Toward Articulating Social Roles in Online Spaces

Danyel Fisher

Contact Information
Microsoft Research

Biography
Danyel Fisher joined MSR in November 2004, when he started a course of research centering on online behavior centering on Usenet newsgroups. His disciplinary background has applied social network analysis to a variety of online spaces, centering on email archives. He earned his PhD in 2004 from the Informatics department at UC Irvine, working with Paul Dourish.

Position Paper
Community organizers are very aware of the different sorts of roles that seem to appear in online spaces: a long bibliography of work about online community talks about roles like “central contributors”, “flamers”, and “lurkers.” While these labels are easy to attach on an ad-hoc basis, there has been little work attempting to systematize what sorts of people occur in different online spaces, or how their interactions might be matched to these roles. My recent research at Microsoft’s Community Technologies Group attempts to use structural and social network information—social metadata—about messages in Usenet Newsgroups to help identify both the sorts of roles that occur in a space, and to try to understand what is the shape of the space around these people.

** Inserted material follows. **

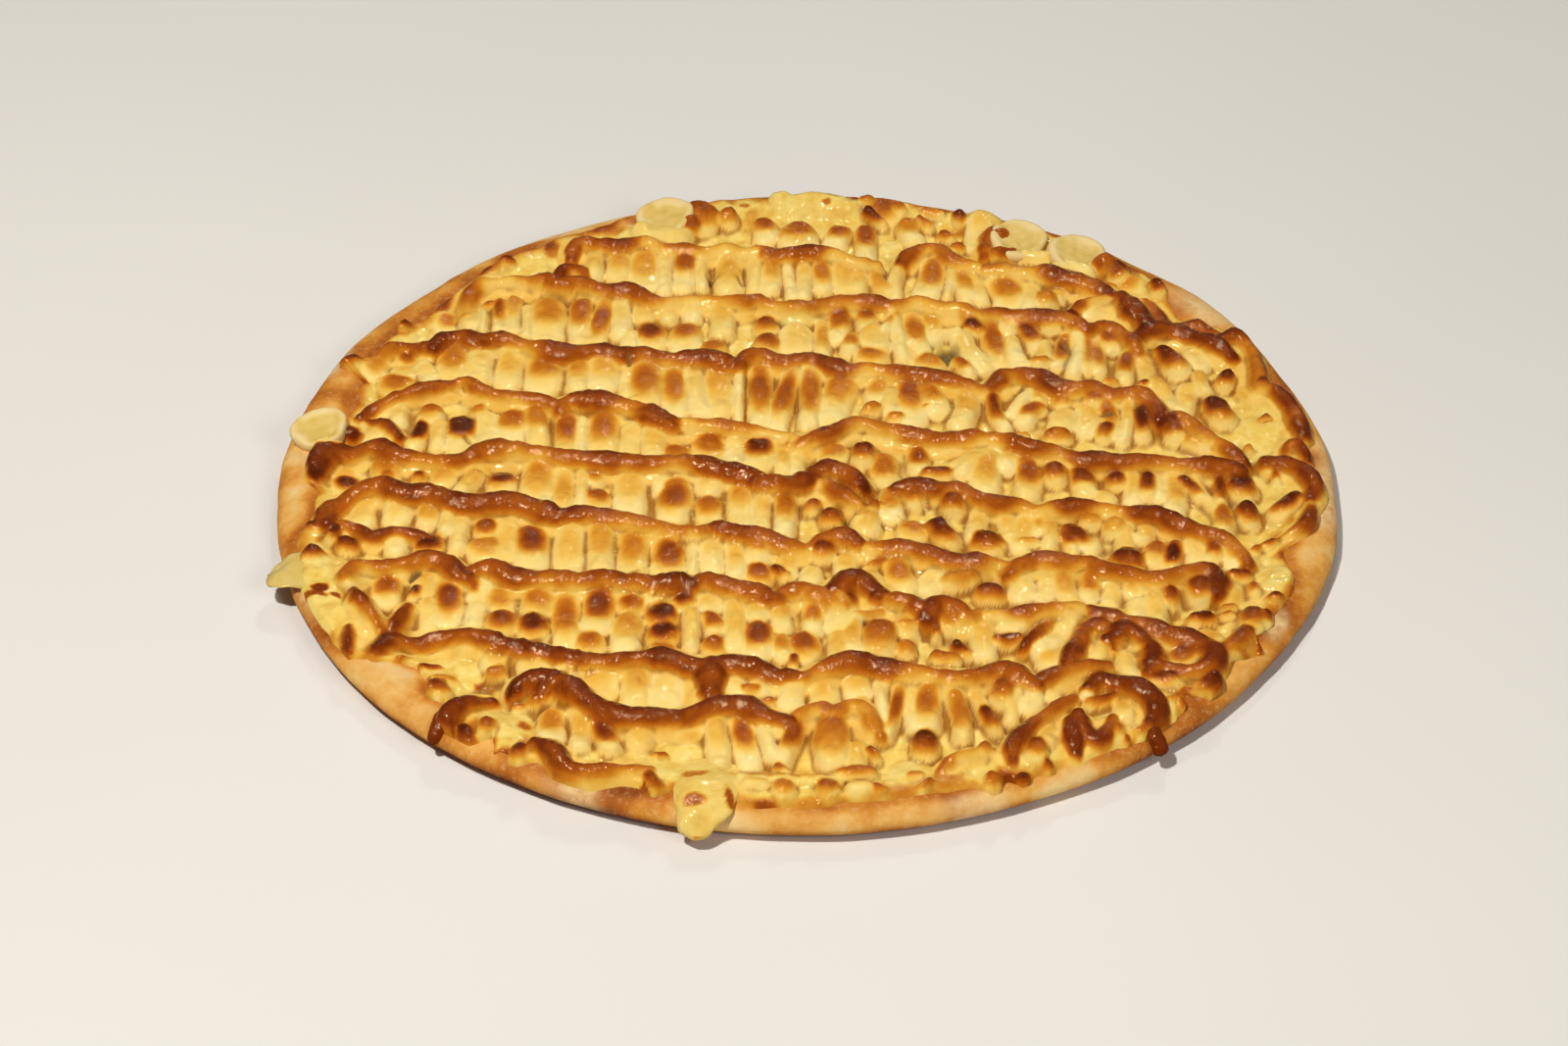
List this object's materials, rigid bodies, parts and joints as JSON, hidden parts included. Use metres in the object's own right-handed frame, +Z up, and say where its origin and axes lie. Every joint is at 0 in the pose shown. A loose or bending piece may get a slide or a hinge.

There are obvious values to this information to community organizers, who have good reason to want to know who is in their space and what they are doing; there are longer-term implications for providing feedback to users that helps give them more information about to whom they are talking and what they might want. Imagine a group interface, for example, that could give information about whether a group is filled with discussion, consumed by flame wars, or centered on questions and answers.

There are other, troubling implications to this work: this is a finer-grained version of reputation, with much richer information about behavior than the standard good/bad (e.g. eBay)’s reputation. There are interesting challenges to what it means when an online system actually remembers that a person likes to be involved in flame wars: like the boy who cried wolf, will that person now be unable to get a straight answer?